Ambas as iniciativas ocorreram de ofício, ou seja, não contaram com a participação da PGR (Procuradoria-Geral da República), como acontece normalmente em investigações.
Além disso, dois dias depois, o corregedor-geral do TSE, ministro Luís Felipe Salomão, solicitou ao Supremo o compartilhamento de provas dos inquéritos das fake news e dos atos antidemocráticos com a ação que pode levar à cassação da chapa de Bolsonaro. Horas depois, em outra decisão, Moraes aceitou a queixa-crime de Barroso e incluiu Bolsonaro como investigado no inquérito das fake news.
Também nesta quinta, o ministro do STF Dias Toffoli cobrou do procurador-geral da República, Augusto Aras, uma manifestação sobre as alegações de Bolsonaro de que houve fraudes nas eleições de 2018.
O presidente já admitiu que não tem como provar as acusações que faz ao sistema eleitoral, mas tem insistido que o pleito vencido por ele foi fraudado.

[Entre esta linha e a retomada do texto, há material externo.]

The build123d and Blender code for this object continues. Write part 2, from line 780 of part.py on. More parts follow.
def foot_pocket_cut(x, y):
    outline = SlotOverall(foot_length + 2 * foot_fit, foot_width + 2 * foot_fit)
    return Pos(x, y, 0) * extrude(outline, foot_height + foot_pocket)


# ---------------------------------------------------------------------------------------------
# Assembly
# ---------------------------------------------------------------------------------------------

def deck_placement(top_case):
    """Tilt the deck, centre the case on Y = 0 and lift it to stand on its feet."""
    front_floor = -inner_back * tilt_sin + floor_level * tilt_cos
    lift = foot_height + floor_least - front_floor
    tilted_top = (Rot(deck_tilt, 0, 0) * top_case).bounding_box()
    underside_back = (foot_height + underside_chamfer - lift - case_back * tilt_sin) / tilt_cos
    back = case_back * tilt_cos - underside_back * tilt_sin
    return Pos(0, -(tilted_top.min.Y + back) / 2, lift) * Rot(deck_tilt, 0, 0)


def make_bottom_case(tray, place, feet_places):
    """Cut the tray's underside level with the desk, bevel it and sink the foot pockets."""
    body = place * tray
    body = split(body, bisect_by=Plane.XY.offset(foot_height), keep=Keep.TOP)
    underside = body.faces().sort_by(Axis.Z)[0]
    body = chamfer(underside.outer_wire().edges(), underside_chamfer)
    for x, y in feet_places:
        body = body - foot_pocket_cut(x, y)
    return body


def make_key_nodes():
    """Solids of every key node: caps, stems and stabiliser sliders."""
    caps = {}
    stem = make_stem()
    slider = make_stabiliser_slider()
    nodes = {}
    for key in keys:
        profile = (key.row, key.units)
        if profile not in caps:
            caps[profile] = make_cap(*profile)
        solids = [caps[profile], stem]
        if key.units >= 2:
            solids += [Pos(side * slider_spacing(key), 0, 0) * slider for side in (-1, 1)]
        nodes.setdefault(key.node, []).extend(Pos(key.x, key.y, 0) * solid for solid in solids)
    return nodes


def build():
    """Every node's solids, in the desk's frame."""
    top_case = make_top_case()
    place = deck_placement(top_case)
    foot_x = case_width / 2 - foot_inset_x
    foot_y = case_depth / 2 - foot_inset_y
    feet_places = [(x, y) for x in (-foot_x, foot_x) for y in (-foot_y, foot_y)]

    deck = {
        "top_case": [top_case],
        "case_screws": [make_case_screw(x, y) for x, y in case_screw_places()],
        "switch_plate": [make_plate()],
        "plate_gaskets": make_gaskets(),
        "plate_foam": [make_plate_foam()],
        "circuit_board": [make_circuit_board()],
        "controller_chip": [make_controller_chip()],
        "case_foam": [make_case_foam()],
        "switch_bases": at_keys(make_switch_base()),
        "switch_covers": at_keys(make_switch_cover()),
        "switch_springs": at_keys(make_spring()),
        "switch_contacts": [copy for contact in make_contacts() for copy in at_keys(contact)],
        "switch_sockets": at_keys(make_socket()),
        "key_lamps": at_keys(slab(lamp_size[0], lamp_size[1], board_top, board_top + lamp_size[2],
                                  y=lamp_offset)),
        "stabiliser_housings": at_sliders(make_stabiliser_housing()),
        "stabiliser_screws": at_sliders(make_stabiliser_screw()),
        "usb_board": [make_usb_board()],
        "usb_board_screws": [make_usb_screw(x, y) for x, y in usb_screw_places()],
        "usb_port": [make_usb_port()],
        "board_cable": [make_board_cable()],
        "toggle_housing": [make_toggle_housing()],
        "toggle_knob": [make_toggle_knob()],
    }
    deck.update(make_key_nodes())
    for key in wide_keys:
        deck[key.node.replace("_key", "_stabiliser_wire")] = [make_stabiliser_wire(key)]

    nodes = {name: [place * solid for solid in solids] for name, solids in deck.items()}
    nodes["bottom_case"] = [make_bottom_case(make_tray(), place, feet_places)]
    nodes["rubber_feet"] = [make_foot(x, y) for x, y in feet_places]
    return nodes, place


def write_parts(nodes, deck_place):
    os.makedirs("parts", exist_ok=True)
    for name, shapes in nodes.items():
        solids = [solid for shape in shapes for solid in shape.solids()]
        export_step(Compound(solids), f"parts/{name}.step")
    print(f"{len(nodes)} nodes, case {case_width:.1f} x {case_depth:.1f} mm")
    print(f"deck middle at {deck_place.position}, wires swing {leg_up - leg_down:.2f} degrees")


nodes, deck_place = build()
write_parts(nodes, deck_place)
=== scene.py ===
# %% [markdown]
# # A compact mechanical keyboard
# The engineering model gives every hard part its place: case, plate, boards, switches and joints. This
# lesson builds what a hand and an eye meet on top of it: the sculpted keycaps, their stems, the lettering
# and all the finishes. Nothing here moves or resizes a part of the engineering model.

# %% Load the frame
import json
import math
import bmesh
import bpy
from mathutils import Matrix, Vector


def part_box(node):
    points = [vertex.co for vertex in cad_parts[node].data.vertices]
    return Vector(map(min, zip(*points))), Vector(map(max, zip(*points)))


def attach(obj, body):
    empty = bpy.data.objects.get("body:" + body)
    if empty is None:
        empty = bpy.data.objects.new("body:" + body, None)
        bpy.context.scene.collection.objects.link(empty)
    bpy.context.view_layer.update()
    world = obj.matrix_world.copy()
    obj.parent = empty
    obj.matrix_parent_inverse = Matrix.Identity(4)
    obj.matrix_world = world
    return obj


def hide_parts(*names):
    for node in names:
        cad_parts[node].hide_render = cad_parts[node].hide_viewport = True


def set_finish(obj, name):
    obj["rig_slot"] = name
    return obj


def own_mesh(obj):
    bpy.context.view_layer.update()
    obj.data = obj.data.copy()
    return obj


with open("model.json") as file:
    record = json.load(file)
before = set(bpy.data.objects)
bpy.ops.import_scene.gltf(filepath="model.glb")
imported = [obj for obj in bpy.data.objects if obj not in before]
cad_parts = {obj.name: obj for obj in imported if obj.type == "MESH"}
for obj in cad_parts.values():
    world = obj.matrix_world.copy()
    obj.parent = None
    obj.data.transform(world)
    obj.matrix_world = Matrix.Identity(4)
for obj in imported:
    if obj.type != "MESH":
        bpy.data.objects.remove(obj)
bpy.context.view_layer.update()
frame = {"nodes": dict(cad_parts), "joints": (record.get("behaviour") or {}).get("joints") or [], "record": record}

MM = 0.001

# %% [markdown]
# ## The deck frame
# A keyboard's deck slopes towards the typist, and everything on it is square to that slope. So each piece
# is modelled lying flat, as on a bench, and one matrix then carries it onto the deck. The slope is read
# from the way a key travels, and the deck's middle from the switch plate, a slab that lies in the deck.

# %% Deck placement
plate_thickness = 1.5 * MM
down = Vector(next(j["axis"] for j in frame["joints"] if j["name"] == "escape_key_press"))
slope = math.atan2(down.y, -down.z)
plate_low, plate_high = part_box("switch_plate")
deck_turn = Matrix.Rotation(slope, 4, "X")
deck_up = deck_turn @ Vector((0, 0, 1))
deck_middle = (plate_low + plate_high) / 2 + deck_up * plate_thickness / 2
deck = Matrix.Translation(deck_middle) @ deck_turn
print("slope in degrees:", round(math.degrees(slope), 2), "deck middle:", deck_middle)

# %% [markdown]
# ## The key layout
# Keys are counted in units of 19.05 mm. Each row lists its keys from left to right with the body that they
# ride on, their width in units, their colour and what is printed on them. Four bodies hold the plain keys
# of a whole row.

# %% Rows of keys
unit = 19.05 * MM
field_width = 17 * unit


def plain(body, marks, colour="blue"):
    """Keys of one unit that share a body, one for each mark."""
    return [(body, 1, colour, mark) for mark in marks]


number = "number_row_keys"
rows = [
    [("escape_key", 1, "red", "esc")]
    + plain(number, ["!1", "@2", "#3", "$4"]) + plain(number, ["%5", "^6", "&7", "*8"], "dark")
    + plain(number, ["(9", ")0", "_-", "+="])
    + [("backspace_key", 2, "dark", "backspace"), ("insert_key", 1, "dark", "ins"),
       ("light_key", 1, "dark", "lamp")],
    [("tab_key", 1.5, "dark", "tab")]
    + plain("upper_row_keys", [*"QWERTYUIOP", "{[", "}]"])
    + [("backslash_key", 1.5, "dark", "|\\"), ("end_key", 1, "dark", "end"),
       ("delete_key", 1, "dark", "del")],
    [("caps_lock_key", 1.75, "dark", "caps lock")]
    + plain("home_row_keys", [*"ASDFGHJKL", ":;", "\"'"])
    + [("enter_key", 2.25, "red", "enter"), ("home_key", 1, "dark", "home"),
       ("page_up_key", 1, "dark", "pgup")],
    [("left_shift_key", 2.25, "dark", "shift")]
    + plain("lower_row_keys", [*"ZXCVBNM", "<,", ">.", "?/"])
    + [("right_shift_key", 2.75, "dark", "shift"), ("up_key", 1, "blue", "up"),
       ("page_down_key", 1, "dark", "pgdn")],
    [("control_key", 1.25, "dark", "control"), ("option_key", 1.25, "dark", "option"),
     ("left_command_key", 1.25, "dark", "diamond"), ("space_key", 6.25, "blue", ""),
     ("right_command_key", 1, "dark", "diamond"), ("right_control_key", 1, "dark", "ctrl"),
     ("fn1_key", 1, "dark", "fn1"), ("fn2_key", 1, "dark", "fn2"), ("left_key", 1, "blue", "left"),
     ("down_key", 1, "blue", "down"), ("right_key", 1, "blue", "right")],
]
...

Toffoli é relator de uma ação apresentada pelo senador Alessandro Vieira (Cidadania-SE). Na ação, ele diz que Bolsonaro "tem repetido sistematicamente as acusações de fraude eleitoral sem demonstração de qualquer prova".
O parlamentar afirma ainda que o presidente pode ter incorrido em crimes contra a honra das autoridades eleitorais e jurídicas do país. "Além de crimes contra a honra, há o potencial cometimento dos crimes de responsabilidade", disse.
Vieira pede que o Supremo determine a Bolsonaro que apresente explicações sobre as afirmações de que houve fraude nas eleições de 2018 e de que sua vitória teria se dado ainda no primeiro turno, com o envio de provas documentais, e que aponte nominalmente os supostos responsáveis pela fraude.
A PGR foi comunicada sobre o caso durante o recesso do Judiciário, em julho, mas não emitiu parecer. Apenas manifestou que tomou ciência sobre a ação.
"Compulsando os autos, verifica-se, preliminarmente, a ausência de manifestação da Procuradoria-Geral da República. Com efeito, vê-se que os autos foram àquele órgão, em 27/7/2021, retornando em 04/08/2021, com a ciência do Procurador-Geral, sem parecer", disse Toffoli.
"Entendo imprescindível colher sua manifestação", prosseguiu o ministro do STF, referindo-se ao posicionamento de Aras.